Home from a Super Bowl party and in bed by 10:30 pm.  As I fall asleep, I’m uncertain about riding in the morning because of the late night and forecast of rain/sleet/snow.

The alarm goes off at 4:45 am.  I check the weather before even getting out of bed.  Rain and 40°F.  Ugh.  If I lay there another 30 minutes, I can get on the trainer and get a decent trainer ride in.  I lay in bed for about 2 minutes and do not fall asleep.  I get up, and decide then and there that I’m riding outside.  Riding the trainer sounds like torture.

I get ready, dressed for cold rain, and step outside into a steady rain.  It’s not too bad, but it is wet.  I make my way to the Rusty Bridge, and wait.  No lights indicating bikes.  At 5:45 I push off, hoping a little that I’ll still run into Dan somewhere along the route, but it is dark and raining and chilly.

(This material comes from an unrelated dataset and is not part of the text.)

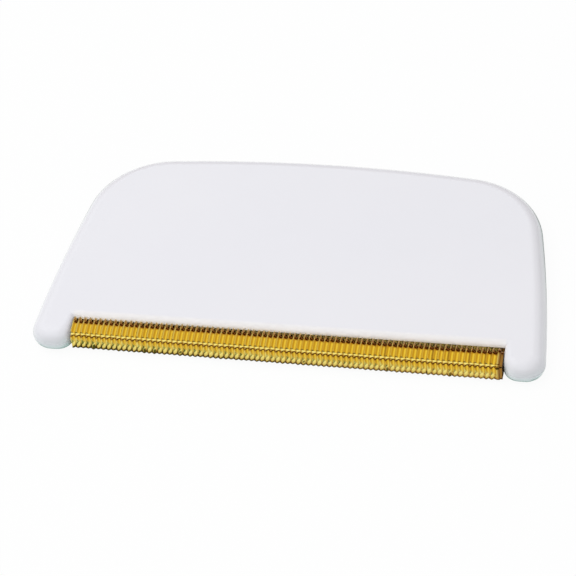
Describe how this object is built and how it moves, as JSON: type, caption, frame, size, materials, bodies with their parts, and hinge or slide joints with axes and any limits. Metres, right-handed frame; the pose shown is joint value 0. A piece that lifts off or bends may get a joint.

It is about mile 7 before I feel the cold water seep into my right boot.  It sloshes a little.  I’m glad I’m wearing wool socks.  Within a couple more miles, my left foot is now getting wet.  The water is blowing back off the front of my front tire and hitting my shin and getting down into the boot that way.

The solitary ride continues.  There is a steady drumbeat of rain on my helmet that is at times soothing and at other times irritating.  Drivers of cars are quite courteous to this lone rider.  As each one passes, I wonder what they are thinking.  Is it about how crazy this guy is?  Is it feeling sorry for the rider in the rain?  Are they irritated that I’m taking more of the roadway than usual?  I have to because the potholes are full of water and it is hard to determine which are deep and which are shallow.

The  headlights from oncoming cars blinds me with dozens of bright stars because of the water on my glasses.  The tires splash through running streams of water.  The rain is steady and persistent.

The water in my boots gets deep enough that I feel it sloshing with each pedal stroke.  It is not unpleasant, but I’m glad that my ride will only be about an hour.

When I arrive home, the porch light is on and a towel is laid out for me.  Gloves, helmet, and shoes all come off on the porch under that stark white light.  Water pours out of my boots and drips off of my socks.  My bare feet have patches of red skin, but they don’t feel overly cold.  The thermometer now reads 38.

I linger in the hot shower just a little longer than usual, enjoying the comfort it brings and extending the peaceful morning.

I really did enjoy the ride.  Too bad others slept in.

It was a short ride … I rode the winter route just because I didn’t want to be along a dark isolated trail if I flatted.